Prime Minister Zoran Milanovic, however, told the Croatian parliament on November 14 that taking over MOL’s stake in INA would be “irresponsible and ridiculous.” Milanovic noted that Croatia has neither the 3 billion euros to buy back MOL’s stake at its value, nor the billions that would be required for INA’s further development, if MOL leaves Croatia. Nonetheless, Economy Minister Ivan Vrdoljak (from the People’s Party in the coalition) is among the leading proponents of taking over MOL’s stake, and his rhetoric along with that of Finance Minister Linic (see above) raises the level of tension (Vecernji List, November 12, 14).
Both of Croatia’s governments from 2010 to date have demonstrated a lack of coherent policy in the oil and gas sector, and specifically regarding INA. According to former economy ministers, Nenad Porges and Ljubo Jurcic (the latter is current president of the Croatian Economists’ Association), the government should first figure out its goals and capabilities before deciding what to do with INA (Novi List, November 14).
If MOL decides to sell its shares, the Croatian government will not be able to exercise the pre-emptive right to buy those shares. That right was conditional on the government’s takeover of INA’s natural gas trading business, which the government has not done (MOL would have accepted keeping that business in INA, if the government had agreed to move from below-market pricing to realistic market pricing for gas supplies to consumers) (Poslovni Dnevnik, November 14).
Without a right of pre-emptive buy-back, the Croatian government would have to compete against strong foreign companies potentially interested in INA, if MOL decides to sell its stake. But in any case, the Croatian government lacks the cash for a buy-back and further investment, even if it had not forfeited the right of preemption. On the contrary, the government’s poor financial position gives rise to suppositions that it might sell a part of its own stake in INA to a foreign buyer for needed cash, if and when MOL is pressured to sell its stake.

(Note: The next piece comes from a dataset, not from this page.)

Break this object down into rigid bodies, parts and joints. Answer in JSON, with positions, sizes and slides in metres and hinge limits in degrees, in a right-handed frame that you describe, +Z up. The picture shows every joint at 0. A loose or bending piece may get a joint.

That hypothetical foreign buyer, as yet unknown, would likely be one and the same for MOL’s shares and the Croatian government’s shares in INA. Speculations are rife in the Croatian press about possible buyers: from Russia, from Azerbaijan, or from some Middle Eastern country. Russian companies are by far the most likely to show interest as they seek to expand from their big Serbian foothold into neighboring countries. Many in Croatia have, in recent years, displayed naïve hopes in Russia investment bonanzas in the energy sector.
Notably, no company from the European Union is being even hypothetically mentioned as a possible strategic investor that would replace MOL. This is an EU company, but the Croatian governments’ treatment of it would hardly encourage European energy companies to invest in Croatia. Considering MOL’s rescue and successful development of INA since 2009 (and although some local circles value national control more than performance), the Croatian government might find it in the country’s own interest to de-escalate the situation and negotiate a win-win solution. Hungarian-Croatian inter-governmental relations have not been seriously affected yet.
The stakes in a win-win solution are high, if only because MOL is the largest foreign investor in Croatia (and, moreover, an EU investor from a friendly EU neighboring country), and INA is Croatia’s largest business entity. Replacing MOL with a Russian company might enrich a few of those who orchestrate pressures on MOL in Zagreb, but Croatia would be worse off for it.